Итак, выступят обязательно и другие, и лучшие, чем он, раз он стронет лавину с места. Надо лишь суметь ее стронуть. Да и решат исход не образованные собратья по уму и по перу, они будут лишь союзниками народа, а народ.
Но почему же все-таки именно он, кюре из Этрепиньи, он, маленький, неприметный человек, проведший тихую, спокойную жизнь, почему он, один-единственный и одинокий, должен толкнуть лавину, которая в своем могучем падении, давно покинув его, преобразит человеческий мир? У Жана Мелье есть только один далекий и от философии и от самовосхваления ответ: я должен был это сказать, поскольку я не вижу никого, кто бы это сказал.
Его не интересуют ни похвалы, ни упреки. Он знает, что изложил истину не лучше, а хуже, чем могли бы другие. Почему же он? Просто потому, что он не видит других. Умные и образованные люди молчат. Что же кивать на них, когда долг перед истиной повелевает ему сказать хотя бы так, как он придумал, — после смерти. Мелье и решил сказать за них. Просто так вышло, ему не решить этого вопроса.
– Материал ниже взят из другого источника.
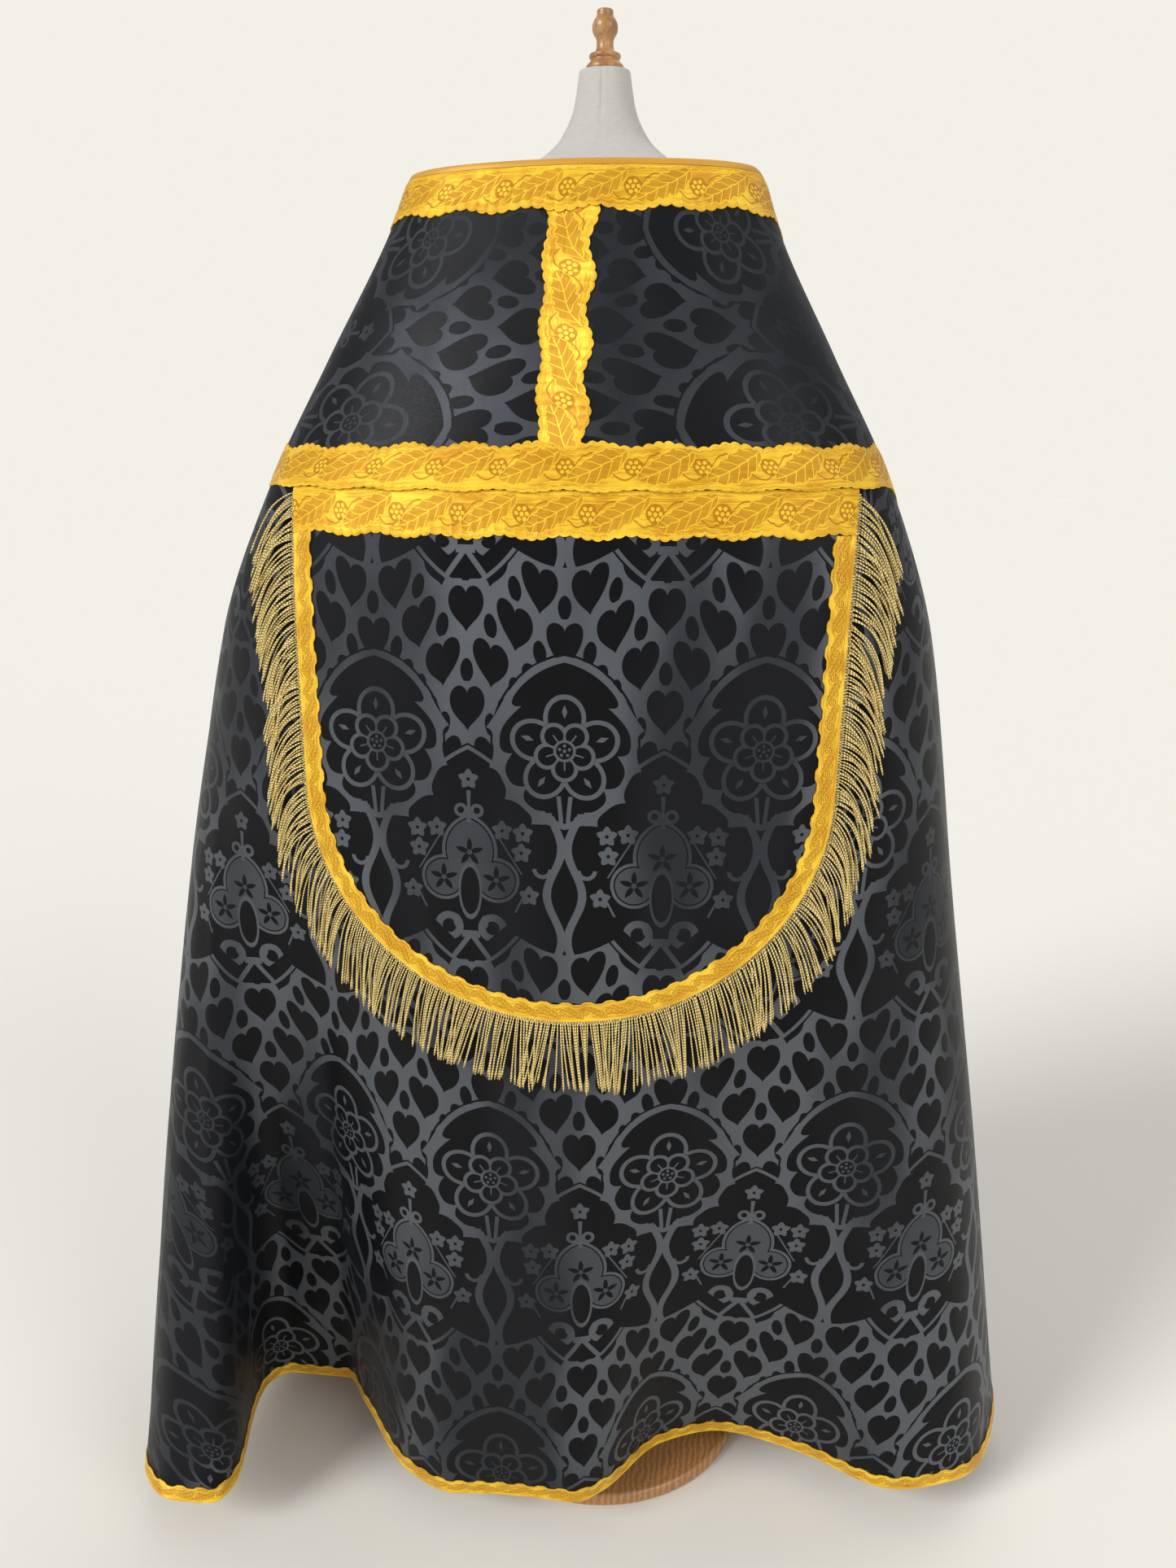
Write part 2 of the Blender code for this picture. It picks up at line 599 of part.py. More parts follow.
def add_fringe(gold):
    """A heading strip just outside the hood's edge, whose outer edge carries the strands."""
    half = STRAND / 2
    first = 0.004
    pitch = (1 - 2 * first) / FRINGE_STRANDS
    points, faces = [], []

    def add(point):
        points.append(tuple(point))
        return len(points) - 1

    def ring(share, beyond):
        flat = hood_outline(np.array([share]), beyond)[0]
        point, normal = on_back(flat[:, 0], flat[:, 1])
        return add(point[0] + normal[0] * (FRINGE_OUT + half)), add(point[0] + normal[0] * (FRINGE_OUT - half))

    shares = [first + pitch * (k + at) for k in range(FRINGE_STRANDS) for at in (0.34, 0.66)]
    outer = [ring(share, FRINGE_HEADING) for share in [first] + shares + [1 - first]]
    inner = [ring(first + pitch * k, 2 * SEAM_GAP) for k in range(FRINGE_STRANDS + 1)]
    for k in range(FRINGE_STRANDS):
        a, b = inner[k], inner[k + 1]
        before, left, right = outer[2 * k], outer[2 * k + 1], outer[2 * k + 2]
        faces.append((a[0], b[0], right[0], left[0]))
        faces.append((b[1], a[1], left[1], right[1]))
        faces.append((a[1], b[1], b[0], a[0]))
        faces.append((a[0], left[0], before[0]))
        faces.append((a[1], before[1], left[1]))
        faces.append((before[0], left[0], left[1], before[1]))
    start, end, last_right, last_inner = outer[0], outer[-1], outer[-2], inner[-1]
    faces.append((last_inner[0], end[0], last_right[0]))
    faces.append((last_inner[1], last_right[1], end[1]))
    faces.append((last_right[0], end[0], end[1], last_right[1]))
    faces.append((last_inner[0], last_inner[1], end[1], end[0]))
    faces.append((inner[0][1], inner[0][0], start[0], start[1]))

    for k in range(FRINGE_STRANDS):
        flat, away = hood_outline(np.array([first + pitch * (k + 0.5)]), FRINGE_HEADING)
        steps = 2 if -away[0, 1] > 0.75 else 3
        angle = float(back_angle(flat[0, 0], flat[0, 1]))
        path = strand_path(angle, float(flat[0, 1]), away[0], STRAND_LIFT * (k % 2), steps)
        left, right = outer[2 * k + 1], outer[2 * k + 2]
        corners = [left[0], right[0], right[1], left[1]]
        root_out = np.array(points[left[0]]) - np.array(points[left[1]])
        root_wide = np.array(points[right[0]]) - np.array(points[left[0]])
        for step in range(1, steps + 1):
            forward = path[step] - path[step - 1] if step == steps else path[step + 1] - path[step - 1]
            forward /= np.linalg.norm(forward)
            out = root_out - forward * np.dot(root_out, forward)
            out = out / np.linalg.norm(out) * half
            wide = np.cross(forward, out)
            if np.dot(wide, root_wide) < 0:
                wide = -wide
            new = [
                add(path[step] - wide + out),
                add(path[step] + wide + out),
                add(path[step] + wide - out),
                add(path[step] - wide - out),
            ]
            for c in range(4):
                n = (c + 1) % 4
                faces.append((corners[c], corners[n], new[n], new[c]))
            corners = new
        faces.append((corners[0], corners[1], corners[2], corners[3]))
    add_object("fringe_hood", np.array(points), [face[::-1] for face in faces], gold)


def add_morse(damask):
    """The tab across the fronts, lying on both neck galloons."""
    half_width, top, bottom = 0.075, MORSE_HEIGHT - 0.030, MORSE_HEIGHT - 0.105
    across = np.linspace(-half_width, half_width, 9)
    heights = np.linspace(top, bottom, 4)
    across, height = np.meshgrid(across, heights)
    angle = 180 - np.degrees(np.arcsin(across / section(height, "right")))
    grid = smooth_shape(angle, height), outward(smooth_shape, angle, height)
    add_cloth("morse", grid, every_cell(grid), MORSE_OUT, MORSE_OUT + CLOTH, damask)


def add_form_torso(cover):
    """The smooth torso: rings of points from the neck down, closed by a face at each end."""
    steps = np.linspace(0, 1, 19)
    knots = column(FORM_SECTIONS, FORM_NAMES, "height")
    wanted = np.interp(steps, np.linspace(0, 1, len(knots)), knots)
    sides = 24
    turn = np.linspace(0, 2 * math.pi, sides, endpoint=False)
    points, faces = [], []
    for height in wanted:
        width, depth, forward = (
            float(smooth_read(height, knots, column(FORM_SECTIONS, FORM_NAMES, name)))
            for name in ("half_width", "half_depth", "forward")
        )
        squareness = 2.3
        ring_x = width * np.sign(np.sin(turn)) * np.abs(np.sin(turn)) ** (2 / squareness)
        ring_y = depth * np.sign(np.cos(turn)) * np.abs(np.cos(turn)) ** (2 / squareness)
        points += [(FORM_SHIFT + x, forward + y, height) for x, y in zip(ring_x, ring_y)]
    for ring in range(len(wanted) - 1):
        for k in range(sides):
            a, b = ring * sides + k, ring * sides + (k + 1) % sides
            faces.append((a, b, b + sides, a + sides))
    faces.append(tuple(reversed(range(sides))))
    faces.append(tuple(range((len(wanted) - 1) * sides, len(wanted) * sides)))
    add_object("form_torso", points, faces, cover)


def add_turned(name, profile, finish, steps=24):
    """A turned piece: a profile of radius and height, from its top down its outer side, spun by a Screw."""
    points = [(0.0, 0.0, profile[0][1])] + [(radius, 0.0, height) for radius, height in profile]
    points.append((0.0, 0.0, profile[-1][1]))
    mesh = bpy.data.meshes.new(name)
    mesh.from_pydata(points, [(k, k + 1) for k in range(len(points) - 1)], [])
    mesh.materials.append(finish)
    made = bpy.data.objects.new(name, mesh)
    collection.objects.link(made)
    made.location = (FORM_SHIFT, 0.0, 0.0)
    screw = made.modifiers.new("turn", "SCREW")
    screw.steps = screw.render_steps = steps
    screw.use_merge_vertices = True
    screw.merge_threshold = 0.0001
    screw.use_smooth_shade = True
    return made


def add_stand(wood):
    finial = [(radius, height) for height, radius in reversed(FINIAL)]
    add_turned("form_finial", finial, wood, 20)
    torso_bottom = FORM_SECTIONS[-1][0]
    add_turned("form_pole", [(POLE_RADIUS, torso_bottom - SEAM_GAP), (POLE_RADIUS, 0.0453)], wood, 16)
    foot = [
        (0.024, 0.045),
        (0.030, 0.038),
        (0.034, 0.030),
        (BASE_RADIUS - 0.022, 0.024),
        (BASE_RADIUS - 0.006, 0.020),
        (BASE_RADIUS, 0.014),
        (BASE_RADIUS, 0.000),
    ]
    add_turned("form_base", foot, wood, 32)


for old in list(bpy.data.objects):
    bpy.data.objects.remove(old)
collection = bpy.data.collections.new("Cope_on_dress_form")
bpy.context.scene.collection.children.link(collection)

black_damask = material("black_damask", (0.012, 0.013, 0.015), 0.45)
gold_galloon = material("gold_galloon", (0.83, 0.50, 0.05), 0.38)
gold_satin = material("gold_satin", (0.62, 0.34, 0.03), 0.42)
gold_bullion = material("gold_bullion", (0.62, 0.45, 0.13), 0.40)
form_cover = material("form_cover", (0.80, 0.77, 0.70), 0.85)
light_oak = material("light_oak", (0.52, 0.28, 0.11), 0.35)

body_grid = make_body_grid()
strip_grid = make_orphrey_grid()
add_body(body_grid, black_damask)
add_orphreys(strip_grid, black_damask)
add_strip_galloons(strip_grid, gold_galloon)
add_hem_galloons(strip_grid, body_grid, gold_galloon)
add_binding(strip_grid, gold_satin)
add_hood(black_damask, gold_galloon)
add_fringe(gold_bullion)
add_morse(black_damask)
add_form_torso(form_cover)
add_stand(light_oak)
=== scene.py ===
"""The finish of a black damask cope on a limbless dress form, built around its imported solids.

Metres, +Z up. The back of the cope, with its hood, faces -Y."""

import functools
import math

import bpy
import numpy as np
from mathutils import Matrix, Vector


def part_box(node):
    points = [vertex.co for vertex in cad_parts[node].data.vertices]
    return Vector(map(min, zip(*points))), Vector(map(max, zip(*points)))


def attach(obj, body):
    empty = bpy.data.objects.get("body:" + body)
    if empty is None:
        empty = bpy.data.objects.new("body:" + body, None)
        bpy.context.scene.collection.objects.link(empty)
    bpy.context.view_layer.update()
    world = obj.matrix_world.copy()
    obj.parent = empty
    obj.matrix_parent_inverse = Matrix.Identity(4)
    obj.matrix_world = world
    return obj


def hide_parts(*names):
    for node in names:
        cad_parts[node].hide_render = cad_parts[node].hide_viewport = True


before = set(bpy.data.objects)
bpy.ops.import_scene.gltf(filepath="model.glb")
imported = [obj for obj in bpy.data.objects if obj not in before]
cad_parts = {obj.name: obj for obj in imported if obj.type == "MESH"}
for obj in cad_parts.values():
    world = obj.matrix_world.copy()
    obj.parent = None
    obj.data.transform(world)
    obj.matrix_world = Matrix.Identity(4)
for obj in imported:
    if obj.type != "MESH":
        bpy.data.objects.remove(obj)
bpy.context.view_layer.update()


# Oak foot and pole of the dress form
# A turned oak disc with a softened rim carries a round oak pole. Both are light oak under satin
# varnish, and the pole is glued into the disc. The cope hides all but the rim.


class Wire:
    """A value in a finish. Arithmetic on it adds Math nodes."""

    def __init__(self, finish, socket):
        self.finish, self.socket = finish, socket

    def math(self, operation, *others):
        return self.finish.node("ShaderNodeMath", {"operation": operation}, (self, *others))

    def __rsub__(self, other):
        return self.finish.node("ShaderNodeMath", {"operation": "SUBTRACT"}, (other, self))


for method, operation in {
    "__add__": "ADD",
    "__radd__": "ADD",
    "__sub__": "SUBTRACT",
    "__mul__": "MULTIPLY",
    "__rmul__": "MULTIPLY",
    "__truediv__": "DIVIDE",
    "below": "LESS_THAN",
    "above": "GREATER_THAN",
    "least": "MINIMUM",
    "most": "MAXIMUM",
    "size": "ABSOLUTE",
    "sine": "SINE",
    "root": "SQRT",
    "wrap": "FLOORED_MODULO",
    "fold": "PINGPONG",
}.items():
    setattr(Wire, method, functools.partialmethod(Wire.math, operation))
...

Никогда не приходило в голову Жану Мелье даже и поставить другой близкий вопрос — почему полагает он, что именно сейчас «настало время» положить конец царству тирании и суеверий, почему именно в его дни можно сказать, что «пора», наконец, открыть народу глаза на притеснения и обман, которые «слишком долго» удерживались, «достаточно времени» тяготили народ? Почему теперь «пора» и «пришел час»? Оправдать этот грубый логический провал можно только одним: не только Жану Мелье, а и никому в XVIII веке не могло еще прийти в голову так поставить вопрос.
Мелье взял на себя своеобразный подвиг: раз никто — то я; раз не в жизни — то через смерть. В этом подвиге — ни Голгофы, ни страдания, ни позы мученика.